Wednesday, September 23, 2009

A full step behind the Joneses

Other than the hungry, happy people in Friendship Park yesterday, no more of my friends have received visits. I made it to Landslide with a friend last night. I walked up their cobblestone street, past the porch where so much activity is normally common; in the night there was nothing. Signs with my former roommate's handwriting hung from each door of the duplex, instructing ex-inhabitants and visitors to stay out and to call a listed number for legal help if the cops show up and start absolutely destroying shit.
Farther up the hill, the six remaining Landsliders were making coconut pawpaw ice cream and planning ways to secure their entrances to prevent the kicking-in of their doors.

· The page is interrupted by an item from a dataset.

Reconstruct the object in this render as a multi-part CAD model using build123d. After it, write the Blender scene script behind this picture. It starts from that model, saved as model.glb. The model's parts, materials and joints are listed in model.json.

Half of them were set on sleeping on the porch just to avoid sleeping in bedrooms that, after having so many people come and go with flea-harboring pets, are nearly as uninhabitable as 5401 Harrison.
I left when we gave up churning the ice cream and left it for a night in the freezer, and I walked back up a hill I normally pedal: The Bus Lane, while normally a quick shortcut up to Oakland from the South Side and Uptown, is worth avoiding when laws are actually being enforced, especially on bikers, since we're all probably anarchists who have seven other, non-local anarchists living with us this week.
We all do.
It's obvious that nothing good will come from another police visit to a friend's house, but I'm hopping back and forth from one cop+citizen rendezvous point to another in an attempt to find the most action. Some houses have watch shifts all night, midnight to four and four to eight, avoiding sleep to keep an eye out for the longest outstretched arm (is it even at full extension yet?) the law has ever had in these parts. This excites me because I never sleep anyway. I'm sure a target community could really appreciate the bags under my eyes providing support for a night's worth of warning call, but I don't belong out there because I'm too safe.
I'm admitting right now that I am jealous. I see a few different types of people right now:
1. People who aren't quite sure what the G20 is or what they're doing here, but are willing to talk about and try to understand it.
1a. People who seem to understand what the G20 is and seemingly disagree with it, but still won't or can't do anything about it.
2. People who have no idea what the G20 is or what they're doing here, but are unwilling to admit that they don't understand it and yet still act like protesters are the real reason our city has become a week-long police state.
3. Friends who have undeservedly been harassed, woken in the middle of the night, forced to leave their city-tolerated but not-yet-purchased homes; who have had to disperse, leave town and regroup in smaller numbers.
4. Friends who have been working hard with their independent media, legal defense, medical assistance, food preparation, hospitality for out-of-towners, writing, organizing, concern.

I have found nowhere to fit into this multi-faceted pinwheel of roles.
I've experienced fear and outright disgust about the stories from my friends. At my job, where political discussion does not come up, I've spoken with civilians, both ignorant and understanding, about these events, making sure they know just how close I was to getting arrested or just how integral my part in the story actually is.
"Oh, I play soccer there every week. I just happened to be gourging myself on an O Pizza with fries and ketchup as toppings during soccer time." A convenient alibi.
"Oh, I used to live with them. I knew them before they were squatters." Similar to, 'I knew the band before they signed to Warner.'
"Oh, I was just walking out when the cops were showing up. (Missed out again.)" Pathetic. It's one thing to have the cops come to you based on who you are; it's another to happen to be with people who the cops want to visit because of who they are.

I don't know how to save myself from wanting to feel watched or important. The admission of my crimes that may not be truthful would feel like a cry for attention. I don't even know if my crimes were/are actually illegal. But I do not want to feel left out when everyone else's rights are being taken away.

Asking for help in this situation of self-created desperation is just another temper tantrum, but a more thoughtful example than putting a "Happy G20!" banner across my front door. I don't know what my friends would do if they knew I was jealous of how much they matter to law enforcement this week. I hope they would slap me and tell me to wait in my house until the end of the week: "We'll be over with cookies when it's all over," they would say.

Because if we really want to be truthful, sitting in my house and waiting for something to happen is all I ever do.